An invitation was also extended and yet remains to any of the former members of the old Edgemont congregation to return and fellowship with the current owners and congregation of this yet, "GREAT church" in the inner city of Durham. Which by the way edifice also happens to be in the center of the city of Durham. "Bet you didn't know that fact."

A good thing to see would be people coming together for the common goal of winning souls, serving and offering support to the community and city, and showing kindness to the less fortunate. All are welcome!

I can also understand the sadness in seeing things change and sympathize with you-- but as the Word of God states in the Book of Solomon, "...time and chance happens..." and thus, so does "change". However, it is the Word of God and His presence that remains the same yesterday, today, and forever. The presence of God yet resides at this edifice and that's what should matter, not whether or not the building changes. Because as one person mentions in her comments about the school that once existed beside the church and was destroyed by fire.

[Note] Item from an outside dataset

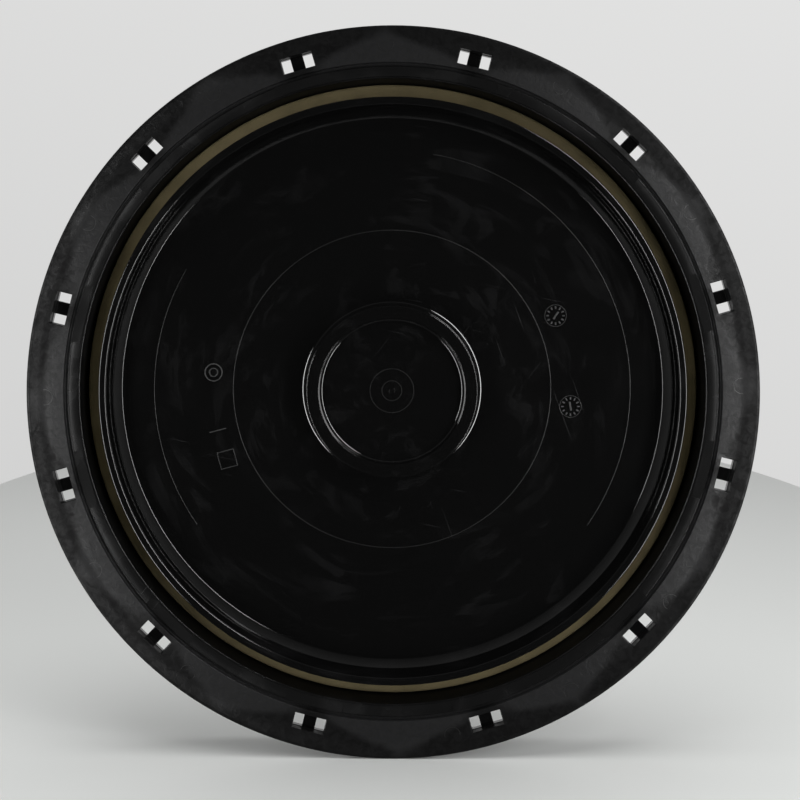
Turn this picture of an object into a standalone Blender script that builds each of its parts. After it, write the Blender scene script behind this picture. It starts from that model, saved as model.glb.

The next time that I visit your site, It will be a good thing to see that the comments thereon have taken on a different tone; being one of "support" so that the history that some commented about could move forward with positivity knowing that the initial work established by the old Edgemont Church is continuing, though the original congregation has changed. I will be more impressed and not saddened by negative comments about the church that I attend, serve, and love; more so reflective about the "people" because that's would make up the church.